Well, too many use voting as a means of exonerating themselves or excusing themselves from any further political involvement.
Some might argue that the purpose of voting is to keep people from taking other political activity. It channels peoples political inpulses into the voting booth.
Your vote rarely matters. The outcome of elections determined by the person who draws the district lines. Let me draw the map and I will gladly permanently give up my right to vote.
Are we going to vote our ways out of this mess? Check the bulletin the first Sunday of NOV. Rarely is there a reminder of the obligation to vote.
There are exceptions. The conservative Catholics in Mass. campaigned hard for Scott Brown. But they are Mass. Democrats and it is part of their culture to know how to throw a punch.

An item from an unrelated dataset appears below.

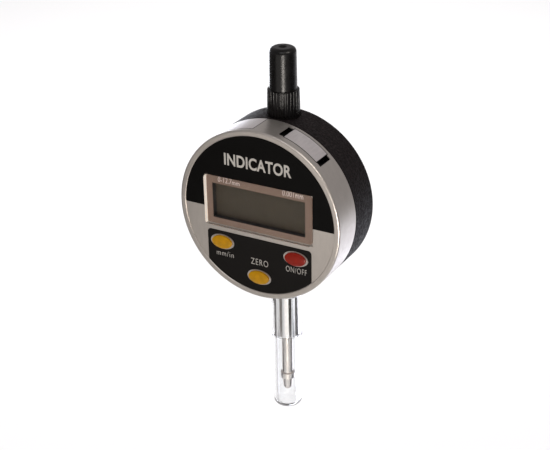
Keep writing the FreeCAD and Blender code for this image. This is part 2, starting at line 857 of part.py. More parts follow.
def make_board():
    """Circuit board with its chip, crystal, dome switches and screws."""
    board = body("circuit_board")
    plate(board, "board_disc", d.board_front, d.board_back, lambda made: circle(made, d.board_radius))
    over = d.board_radius * 2
    hollow(board, "board_flat", d.board_front, d.board_back, lambda made: rectangle(
        made, 0, d.board_top + d.board_radius, over, over))
    for side in (1, -1):
        hollow(board, f"board_side{side + 1}", d.board_front, d.board_back, lambda made: rectangle(
            made, (d.board_half + d.board_radius) * side, 0, over, over))
    for index, (x, up) in enumerate(board_post_places()):
        hollow(board, f"board_hole{index}", d.board_front, d.board_back,
               lambda made: circle(made, d.screw_radius + d.board_hole_gap, x, up))
    on_face(board, "circuit_board")

    half = d.chip_size / 2
    chip = block("chip_block", d.chip_x - half, d.chip_x + half, d.chip_up - half, d.chip_up + half,
                 d.board_back, d.board_back + d.chip_height)
    on_face(join("chip_placed", chip), "controller_chip")

    can = doc.addObject("Part::Cylinder", "crystal_can")
    bind(can, "Radius", d.crystal_radius)
    bind(can, "Height", d.crystal_length)
    move(can, d.crystal_x - d.crystal_length / 2, d.crystal_up, -d.board_back - d.crystal_radius,
         Rotation(Vector(0, 1, 0), 90))
    on_face(join("crystal_placed", can), "crystal")

    for name, (x, up) in button_places().items():
        dome = pillar(f"dome_{name}", d.dome_radius, x, up, d.dome_front, d.board_front)
        on_face(join(f"dome_{name}_placed", dome), f"dome_switch_{name}")
    for index, (x, up) in enumerate(board_post_places(), start=1):
        screw = countersunk(f"board_screw{index}", x, up, d.board_back + d.screw_head_height, -1)
        on_face(join(f"board_screw{index}_placed", screw), f"board_screw_{index}")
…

Maybe this is a big enough civil rights issue that even the unchurched will begin to care. Most Americans who are not outright atheists would probably agree it’s absurd in America to force people of any religion of the civilized world to do things they hold to be evil. If potential draftees could become conscientious objectors on religious grounds, then there shouldn’t even be a question about what “medical procedures” a church might not support on religious grounds, even while not being able to actually stop anybody from carrying them out on their own dime.
Too many churches lay down with dogs, and have gotten up with fleas. While the call to “do penance” (or repent) is not further elucidated in these announcements, surely the clear implication is that activists should be repenting from the role they played in cozying up to Caesar.